Trennung von Verwaltung und Statistik

Die Aufgabe der Statistik ist es, genaue Zahlen über den aktuellen gesellschaftlichen Zustand zu schaffen, ohne dass damit direkte Konsequenzen für den einzelnen Bürger verbunden sind. Ganz im Gegensatz zum Staat, der die Register verwaltet, um den Zugriff auf seine Bürger zu gewährleisten. Der Datenfluss zwischen Verwaltung und Statistik darf aus diesem Grund in Deutschland nur einseitig erfolgen. So wird es aufgrund der „strikten Trennung von Statistik und Verwaltungsvollzug“ in Deutschland keinen Abgleich der Registerdaten mit Ergebnissen der Volkszählung, wie es beispielsweise in Österreich geplant ist, geben. Dennoch sind Kontrollen durch den Datenschutz und gesetzliche Regelungen notwendig, um einem “Big Brother is watching you” Empfinden vorzubeugen und somit das Vertrauen der Bürger in die Erhebung aufrecht zu erhalten.

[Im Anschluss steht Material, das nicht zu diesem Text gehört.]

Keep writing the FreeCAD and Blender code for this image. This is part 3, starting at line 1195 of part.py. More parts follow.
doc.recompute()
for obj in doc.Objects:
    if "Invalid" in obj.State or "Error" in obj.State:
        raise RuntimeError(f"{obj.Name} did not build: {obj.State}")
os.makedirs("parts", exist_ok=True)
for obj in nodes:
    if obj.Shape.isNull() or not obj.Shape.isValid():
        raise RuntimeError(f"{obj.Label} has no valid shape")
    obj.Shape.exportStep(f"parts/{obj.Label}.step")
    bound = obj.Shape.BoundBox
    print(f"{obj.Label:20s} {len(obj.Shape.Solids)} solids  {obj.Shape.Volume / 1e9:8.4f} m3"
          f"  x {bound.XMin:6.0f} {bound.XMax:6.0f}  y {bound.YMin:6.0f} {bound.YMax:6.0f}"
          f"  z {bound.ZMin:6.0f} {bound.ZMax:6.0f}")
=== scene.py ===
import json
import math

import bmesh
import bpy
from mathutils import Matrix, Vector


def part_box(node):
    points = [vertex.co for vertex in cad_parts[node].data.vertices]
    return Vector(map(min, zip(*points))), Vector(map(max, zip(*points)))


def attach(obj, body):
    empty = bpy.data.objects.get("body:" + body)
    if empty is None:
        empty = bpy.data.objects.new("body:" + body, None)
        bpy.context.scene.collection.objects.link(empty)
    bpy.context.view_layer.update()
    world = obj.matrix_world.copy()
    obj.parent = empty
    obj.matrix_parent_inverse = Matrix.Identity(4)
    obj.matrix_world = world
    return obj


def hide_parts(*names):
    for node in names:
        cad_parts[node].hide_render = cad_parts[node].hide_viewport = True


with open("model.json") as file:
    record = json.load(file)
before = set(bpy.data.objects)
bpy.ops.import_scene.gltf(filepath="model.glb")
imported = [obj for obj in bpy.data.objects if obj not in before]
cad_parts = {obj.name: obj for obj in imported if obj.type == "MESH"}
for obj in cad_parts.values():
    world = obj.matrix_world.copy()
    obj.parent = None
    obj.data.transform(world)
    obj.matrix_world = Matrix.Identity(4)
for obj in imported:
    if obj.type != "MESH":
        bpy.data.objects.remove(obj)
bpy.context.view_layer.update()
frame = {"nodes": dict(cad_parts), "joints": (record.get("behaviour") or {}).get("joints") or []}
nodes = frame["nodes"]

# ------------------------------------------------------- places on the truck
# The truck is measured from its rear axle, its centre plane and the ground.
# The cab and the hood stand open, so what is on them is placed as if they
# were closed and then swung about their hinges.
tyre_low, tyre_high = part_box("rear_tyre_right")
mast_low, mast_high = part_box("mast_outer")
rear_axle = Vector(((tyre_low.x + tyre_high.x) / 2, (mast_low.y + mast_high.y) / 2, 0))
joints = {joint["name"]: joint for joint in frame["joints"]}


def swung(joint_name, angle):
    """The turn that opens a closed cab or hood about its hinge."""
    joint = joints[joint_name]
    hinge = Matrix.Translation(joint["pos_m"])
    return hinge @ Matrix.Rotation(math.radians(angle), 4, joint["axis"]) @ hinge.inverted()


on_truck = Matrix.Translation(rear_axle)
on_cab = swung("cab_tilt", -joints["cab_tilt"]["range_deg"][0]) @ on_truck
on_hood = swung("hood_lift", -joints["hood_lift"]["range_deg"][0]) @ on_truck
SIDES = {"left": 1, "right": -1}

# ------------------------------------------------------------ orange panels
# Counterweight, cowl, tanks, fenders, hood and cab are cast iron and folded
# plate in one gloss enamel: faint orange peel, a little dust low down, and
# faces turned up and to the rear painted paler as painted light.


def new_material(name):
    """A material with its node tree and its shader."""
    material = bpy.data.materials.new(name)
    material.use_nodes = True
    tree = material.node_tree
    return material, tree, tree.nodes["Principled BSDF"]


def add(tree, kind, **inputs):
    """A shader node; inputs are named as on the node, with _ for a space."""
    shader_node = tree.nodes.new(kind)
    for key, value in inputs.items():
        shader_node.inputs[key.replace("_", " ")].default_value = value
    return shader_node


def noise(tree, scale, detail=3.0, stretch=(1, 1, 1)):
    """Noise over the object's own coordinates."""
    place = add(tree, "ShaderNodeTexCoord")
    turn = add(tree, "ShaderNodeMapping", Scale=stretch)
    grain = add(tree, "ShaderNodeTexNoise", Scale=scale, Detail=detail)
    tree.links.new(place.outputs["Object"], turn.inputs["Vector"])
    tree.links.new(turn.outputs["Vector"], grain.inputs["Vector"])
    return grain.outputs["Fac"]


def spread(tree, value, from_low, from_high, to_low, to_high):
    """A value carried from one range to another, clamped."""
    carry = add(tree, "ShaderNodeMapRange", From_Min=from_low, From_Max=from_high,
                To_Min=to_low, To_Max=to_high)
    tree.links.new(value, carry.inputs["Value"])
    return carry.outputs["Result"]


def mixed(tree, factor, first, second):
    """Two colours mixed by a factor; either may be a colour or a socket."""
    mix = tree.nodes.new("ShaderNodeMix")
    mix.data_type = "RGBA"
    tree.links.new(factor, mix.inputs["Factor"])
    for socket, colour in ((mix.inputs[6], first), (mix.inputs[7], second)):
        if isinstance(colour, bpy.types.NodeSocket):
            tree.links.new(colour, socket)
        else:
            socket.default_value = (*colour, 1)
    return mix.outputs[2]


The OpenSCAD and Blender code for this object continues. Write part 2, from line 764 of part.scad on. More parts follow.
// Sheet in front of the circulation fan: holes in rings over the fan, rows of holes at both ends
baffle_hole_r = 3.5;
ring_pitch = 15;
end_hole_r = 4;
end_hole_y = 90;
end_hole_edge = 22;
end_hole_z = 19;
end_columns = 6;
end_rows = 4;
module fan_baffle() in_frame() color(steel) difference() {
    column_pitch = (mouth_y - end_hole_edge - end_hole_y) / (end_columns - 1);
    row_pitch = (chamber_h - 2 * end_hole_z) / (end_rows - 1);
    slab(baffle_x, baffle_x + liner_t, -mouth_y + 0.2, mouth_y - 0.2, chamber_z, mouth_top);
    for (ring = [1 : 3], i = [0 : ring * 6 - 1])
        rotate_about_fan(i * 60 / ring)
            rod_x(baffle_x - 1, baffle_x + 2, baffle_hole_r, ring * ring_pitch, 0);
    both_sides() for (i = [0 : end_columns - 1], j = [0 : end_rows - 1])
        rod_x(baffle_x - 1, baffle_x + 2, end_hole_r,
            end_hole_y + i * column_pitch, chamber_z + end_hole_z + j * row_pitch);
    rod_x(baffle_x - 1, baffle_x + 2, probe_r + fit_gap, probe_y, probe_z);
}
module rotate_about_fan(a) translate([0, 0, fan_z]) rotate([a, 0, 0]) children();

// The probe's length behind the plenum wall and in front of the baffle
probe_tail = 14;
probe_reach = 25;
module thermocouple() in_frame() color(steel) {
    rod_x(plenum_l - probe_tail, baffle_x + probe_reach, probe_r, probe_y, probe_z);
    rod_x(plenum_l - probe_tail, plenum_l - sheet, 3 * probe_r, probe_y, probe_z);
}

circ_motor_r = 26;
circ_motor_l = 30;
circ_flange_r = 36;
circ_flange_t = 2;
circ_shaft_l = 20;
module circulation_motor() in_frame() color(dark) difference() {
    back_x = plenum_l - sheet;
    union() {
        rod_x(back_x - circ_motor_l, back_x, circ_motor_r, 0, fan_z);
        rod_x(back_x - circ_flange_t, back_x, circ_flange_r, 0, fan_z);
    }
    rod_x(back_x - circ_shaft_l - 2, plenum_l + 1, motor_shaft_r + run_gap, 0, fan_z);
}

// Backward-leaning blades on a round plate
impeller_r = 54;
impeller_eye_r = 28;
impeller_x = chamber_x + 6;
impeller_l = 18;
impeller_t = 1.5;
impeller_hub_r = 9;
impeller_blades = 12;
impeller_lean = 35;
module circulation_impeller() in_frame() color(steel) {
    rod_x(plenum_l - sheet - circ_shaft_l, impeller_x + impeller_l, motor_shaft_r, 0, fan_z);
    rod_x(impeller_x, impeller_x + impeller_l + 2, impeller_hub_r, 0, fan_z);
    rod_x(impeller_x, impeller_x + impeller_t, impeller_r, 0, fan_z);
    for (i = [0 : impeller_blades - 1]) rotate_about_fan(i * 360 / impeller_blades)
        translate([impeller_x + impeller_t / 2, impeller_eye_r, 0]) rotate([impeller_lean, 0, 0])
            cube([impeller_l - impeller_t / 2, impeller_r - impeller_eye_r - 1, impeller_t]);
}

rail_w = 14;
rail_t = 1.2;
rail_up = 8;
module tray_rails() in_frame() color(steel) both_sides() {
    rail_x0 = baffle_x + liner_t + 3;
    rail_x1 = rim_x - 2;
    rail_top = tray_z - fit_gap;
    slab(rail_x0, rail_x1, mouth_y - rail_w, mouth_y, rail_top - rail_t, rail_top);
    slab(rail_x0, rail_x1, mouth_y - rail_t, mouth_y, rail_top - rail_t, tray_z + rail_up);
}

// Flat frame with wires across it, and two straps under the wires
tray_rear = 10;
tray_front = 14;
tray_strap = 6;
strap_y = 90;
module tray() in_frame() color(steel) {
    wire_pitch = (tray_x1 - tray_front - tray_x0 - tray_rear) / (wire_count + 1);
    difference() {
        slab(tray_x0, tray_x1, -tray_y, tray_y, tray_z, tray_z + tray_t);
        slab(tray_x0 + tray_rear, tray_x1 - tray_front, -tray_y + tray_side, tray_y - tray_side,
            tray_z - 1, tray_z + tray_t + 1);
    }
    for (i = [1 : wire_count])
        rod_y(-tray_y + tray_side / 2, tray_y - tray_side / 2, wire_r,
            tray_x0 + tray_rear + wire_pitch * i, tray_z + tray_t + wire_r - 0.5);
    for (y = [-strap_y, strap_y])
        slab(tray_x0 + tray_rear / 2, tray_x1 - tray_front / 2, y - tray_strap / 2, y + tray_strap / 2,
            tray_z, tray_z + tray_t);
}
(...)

Dazu gehört auch, auf eine Verknüpfung der Datensätze mittels einer personenbezogenen Kennziffer (PKZ) zu verzichten. Diese wird in einigen Ländern, wie Schweden, für Verwaltungsvorgänge sowie auch die Zählung genutzt. In Deutschland ist eine solche Erfassung allerdings gesetzlich verboten. In einem Interview versicherte Johann Hahlen bei einer registergestützten Zählung ohne eine Personenkennziffer auszukommen. Die Datensätze der einzelnen Register werden über bestimmte individuelle Merkmale (Hilfsmerkmale) miteinander verknüpft, um die Individualdaten zusammenzuführen und einzelne Haushalte generieren zu können. In den Häusern der statistischen Ämter werden in der Zeit nach der Volkszählung sehr detaillierte individuelle Datensätze verarbeitet, bevor die aggregierten Statistiken erstellt werden. Vielleicht sollte in dieser Zeit die statistischen Landesämter und das Bundesamtes durch private Sicherungsfirmen verstärkt vor Datenräubern beschützt werden. Dr. Rainer Metzschke (Zensusexperte des Berliner Datenschutzbeauftragten) fordert eine sofortige Löschung der Hilfsmerkmale, nachdem die Erhebungsmerkmale zusammengeführt wurden, sowie Tests der Pseudonomisierungsverfahren. Damit soll sichergestellt werden, dass es nicht möglich ist, aus den einfachen Erhebungsmerkmalen (ohne die gelöschten Hilfsmerkmale) einzelne Personen zu identifizieren.

Vorteile

Bei einem solchen Aufwand sollte auch nach den Vorteilen gefragt werden. Ein wichtiger positiver Aspekt einer registergestützten Erfassung ist die geminderte Angst der für die Zählung Verantwortlichen vor unberechenbaren, die Zählung behindernden Massenhysterien, die durch andere gesellschaftspolitische Spannungen entzündet werden. Beispiele hierzu finden sich nicht nur im Vorfeld der letzten deutschen Volkzählung 1982 bis 87, die mit dem Wechsel der Bundesregierung und dem Aufstellen der Pershingraketen politisiert wurde, sondern auch in diesem Jahr in Tschechien, wo die politische Auseinandersetzung um die Besetzung des Fernsehintendanten zu großen Problemen bei der Durchführung der Volkszählung führen.

Für die Bürger bedeutet eine registergestützte Erhebung wesentlich weniger offensichtlichen Stress, da sie einen geringeren persönlichen Anteil an dem Erfassungsaufwand haben. Das bedeutet aber nicht automatisch mehr Vertrauen der Bürger in eine registerbasierte Datenerhebung. Im Zuge der informellen Emanzipation der Bürger wird es zukünftig eine andere Diskussion geben. Dann sollte geklärt werden, welche Daten wirklich benötigt werden, um ein möglichst hohes Maß an gerechter Aufteilung der Ressourcen eines Landes oder einer Region mit einer möglichst geringen Einschränkung der informellen Selbstbestimmung der Bürger zu erreichen.